One more thing: this lineage is not a story of "the new completely replacing the old." Two-stage detectors like Faster R-CNN are still used where accuracy matters, the YOLO family remains the real-time standard, and the DETR family expands its ground with post-processing-free elegance. Each family sits on different trade-offs, and practice chooses by where among those trade-offs it wants to stand.

What to Choose in Which Situation

Accuracy first, latency to spare: Two-stage like Faster R-CNN or a detector with a strong backbone. For precise instance segmentation, the Mask R-CNN family.
Real-time essential (surveillance, robots, mobile): A one-stage detector like the YOLO family with a lightweight backbone and quantization.
Want to reduce post-processing tuning: The end-to-end approach of the DETR family. Consider training cost and convergence, though.
Need precise masks, flexible classes: The combination of finding targets with a detector and cutting masks with SAM.
Must handle new classes often: Text instructions via open-vocabulary detection. Domain validation is essential.

There is no single answer; usually you combine several parts to fit the goal. This is the practical reason to understand the lineage.

Conclusion

The evolution of detection and segmentation can be summed up as "a process of absorbing human-designed components into learning, one at a time." Proposals were replaced by the RPN, post-processing by set prediction, and fixed classes by text-aligned representations. SAM added the axis of "segment anything by prompt."

The key is not any model's momentary ranking, but that the concepts each model introduced recombine like parts, keeping the whole vision system flexible. Even when a new SOTA appears, understanding the mindset of this lineage lets you follow the change far faster.

Finally, I want to stress one attitude for practitioners. Rather than always grabbing the top model on a benchmark leaderboard, it is better to first clarify the trade-offs your problem demands (latency vs. accuracy, box vs. mask, fixed class vs. free instruction). Once that trade-off is set, choosing and assembling the right parts on the lineage organized here becomes far easier. Models keep changing, but the mindset of handling trade-offs endures.

References

DETR paper "End-to-End Object Detection with Transformers": arxiv.org/abs/2005.12872
Segment Anything paper: arxiv.org/abs/2304.02643
Segment Anything official page: segment-anything.com
Faster R-CNN paper: arxiv.org/abs/1506.01497
Mask R-CNN paper: arxiv.org/abs/1703.06870
U-Net paper: arxiv.org/abs/1505.04597
Deformable DETR paper: arxiv.org/abs/2010.04159
SSD paper: arxiv.org/abs/1512.02325
Segment Anything code: github.com/facebookresearch/segment-anything

Quiz

Q1: What is the fundamental difference between two-stage and one-stage detection?

Two-stage first generates candidate regions, then classifies each candidate (e.g., Faster R-CNN).
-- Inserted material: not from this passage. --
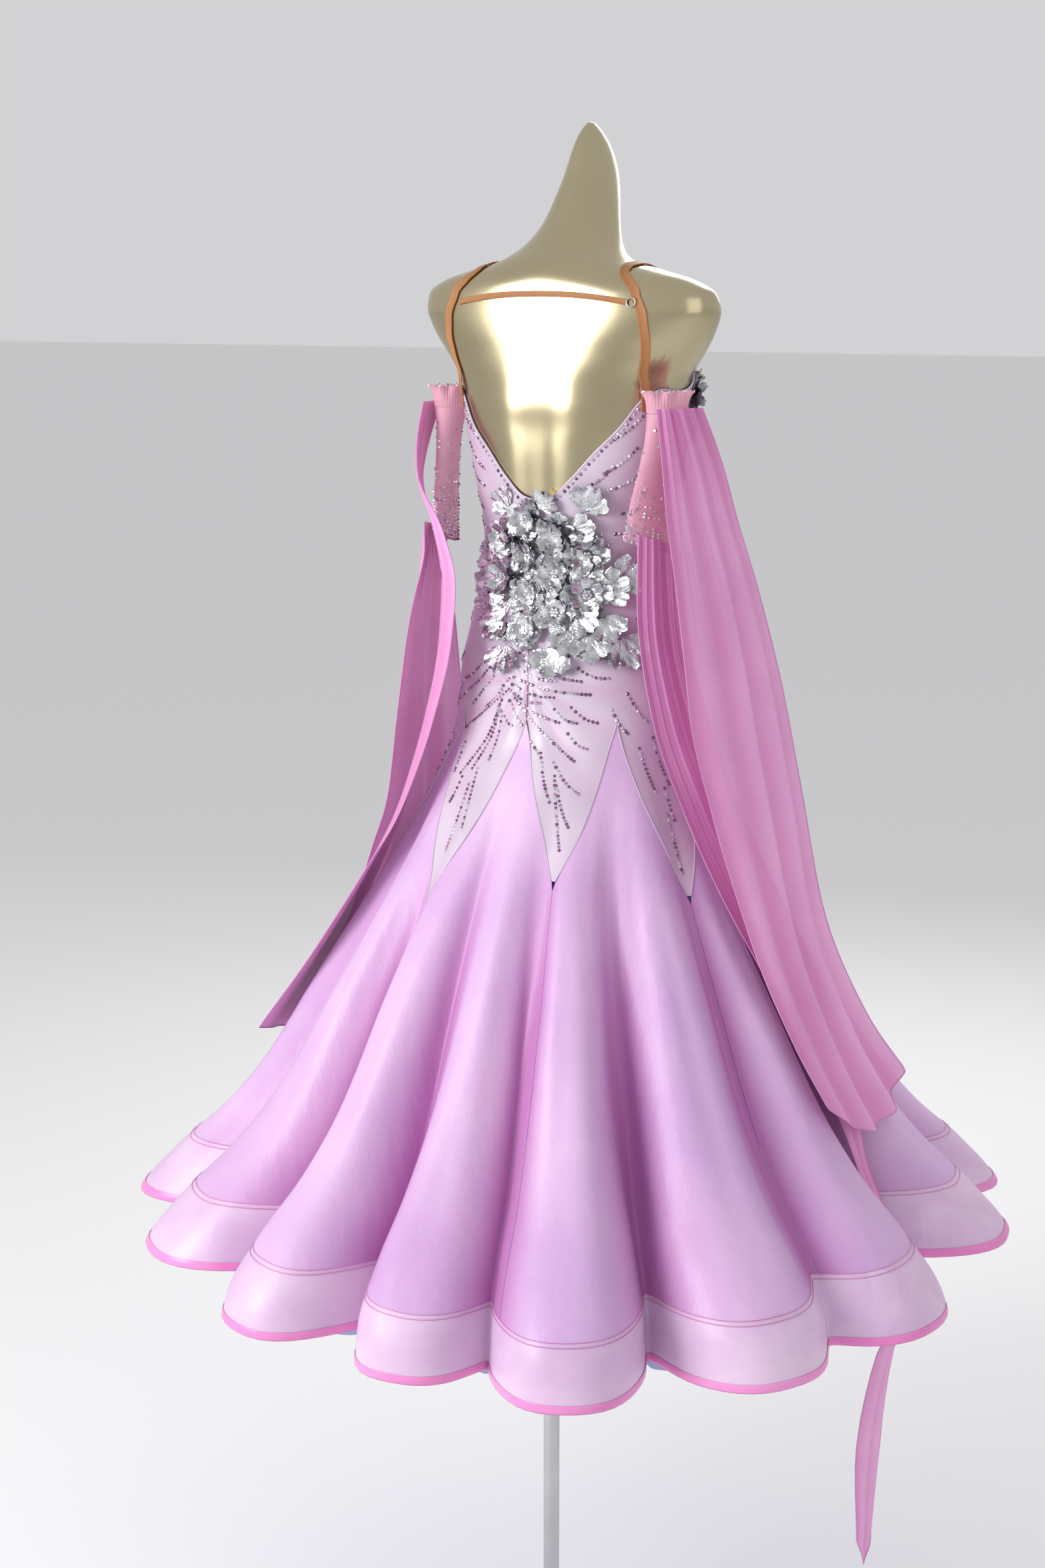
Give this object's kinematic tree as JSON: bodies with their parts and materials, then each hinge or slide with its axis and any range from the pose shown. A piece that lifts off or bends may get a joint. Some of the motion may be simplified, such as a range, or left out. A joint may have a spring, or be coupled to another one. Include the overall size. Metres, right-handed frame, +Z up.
{
  "type": "ballroom dance dress on a dress form",
  "caption": "Long ballroom dance dress with godet skirt, low back, net sleeves and hanging floats, on a limbless form with a pole stand.",
  "frame": {"origin": "centre of the stand's base underside, on the pole's axis", "axes": "+Z up along the pole, -Y towards the dress's front, +X towards the wearer's left"},
  "size_m": [1.1272, 1.1087, 1.99],
  "materials": {
    "form_finish": "smooth satin champagne-gold lacquer",
    "stand_steel": "brushed steel",
    "body_fabric": "pale lilac-pink stretch knit with a soft sheen",
    "godet_organza": "sheer lilac-pink organza",
    "hem_horsehair": "organza over stiff horsehair braid, satin-bound edge",
    "petticoat_net": "soft lavender net",
    "sleeve_net": "sheer nude-pink net with stones",
    "float_chiffon": "sheer pink chiffon, serged edge",
    "strap_elastic": "tan elastic braid",
    "flower_foil": "metallic silver foil-coated applique"
  },
  "bodies": {
    "root": {"form_torso": "form_finish", "stand_pole": "stand_steel", "stand_base": "stand_steel", "body_front": "body_fabric", "body_back_left": "body_fabric", "body_back_right": "body_fabric", "godet_1": "godet_organza", "godet_2": "godet_organza", "godet_3": "godet_organza", "godet_4": "godet_organza", "godet_5": "godet_organza", "godet_6": "godet_organza", "godet_7": "godet_organza", "godet_8": "godet_organza", "hem_band": "hem_horsehair", "petticoat": "petticoat_net", "armband_l": "sleeve_net", "armband_r": "sleeve_net", "gauntlet_l": "sleeve_net", "gauntlet_r": "sleeve_net", "float_outer_r": "float_chiffon", "float_inner_r": "float_chiffon", "float_outer_l": "float_chiffon", "float_inner_l": "float_chiffon", "strap_r": "strap_elastic", "strap_l": "strap_elastic", "strap_back": "strap_elastic", "flower_1": "flower_foil", "flower_2": "flower_foil", "flower_3": "flower_foil", "flower_4": "flower_foil", "flower_5": "flower_foil", "flower_6": "flower_foil", "flower_7": "flower_foil", "flower_8": "flower_foil", "flower_9": "flower_foil", "flower_10": "flower_foil", "flower_11": "flower_foil", "flower_12": "flower_foil", "flower_13": "flower_foil", "petal_1": "flower_foil", "petal_2": "flower_foil", "petal_3": "flower_foil", "petal_4": "flower_foil", "petal_5": "flower_foil", "petal_6": "flower_foil", "petal_7": "flower_foil", "petal_8": "flower_foil", "petal_9": "flower_foil"}
  },
  "joints": []
}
One-stage predicts boxes and classes directly from the image with no proposal step (e.g., YOLO, SSD). One-stage is usually faster.

Q2: Why can DETR eliminate NMS?

Because during training Hungarian matching pairs predictions and ground truth one-to-one, so duplicate predictions don't arise. As a set-prediction method, it has no need to remove overlapping boxes afterward.

Q3: What distinguishes semantic, instance, and panoptic segmentation?

Semantic assigns only a class per pixel and does not separate instances. Instance separates individual objects into distinct masks. Panoptic unifies both: background (stuff) semantically and objects (things) as instances.

Q4: What is "promptable segmentation" as SAM describes it?

Given prompts like a point, box, or rough mask, it segments the target even without a class name. It aims at general-purpose segmentation not bound to a fixed set of classes.

Q5: Why do SAM's image encoder and mask decoder have different compute costs?

The image encoder is heavy but runs once per image, reusing the embedding. The mask decoder is lightweight, so multiple prompts on the same image can be processed quickly.

Q6: What is the core idea of open-vocabulary detection?

Treating classes as text embeddings rather than fixed integer labels, so targets not explicitly labeled during training can be indicated via free text. It leverages text-image aligned representations.

Q7: Name one limitation of SAM.

SAM only produces masks; it does not directly attach a semantic label like "this is X." Class recognition needs a separate model, and its heavy image encoder requires lightening for real-time and lightweight settings.

Q8: Why is it hard to assert absolute rankings when choosing a detection model?

Because accuracy and speed vary greatly with backbone, input resolution, training data, version, and deployment hardware. It is realistic to choose a family based on target latency and accuracy needs.

Q9: What do IoU and mAP each measure?

IoU measures the overlap (intersection/union) between predicted and ground-truth regions, a basic metric. mAP is the area under the precision-recall curve at various confidence thresholds averaged per class, the representative metric for detection and instance segmentation.

Q10: In the "backbone + neck + head" structure, what is the role of the neck (FPN, etc.)?

It fuses feature maps of different resolutions to handle small objects (high resolution) and large objects (low resolution) together. A core part of multi-scale detection.

Q11: Why does "high benchmark mAP" not guarantee solving the real problem?

Because the benchmark dataset's characteristics can differ from the actual deployment domain. Different lighting, angle, and class distribution hurt performance, so re-validating on your own data matters.

Q12: What is a typical way to combine a detector with SAM?

Get object boxes with a detector, then feed those boxes as SAM prompts to obtain precise pixel masks. The detector handles "what is where," SAM handles "the pixel boundary," a division of roles.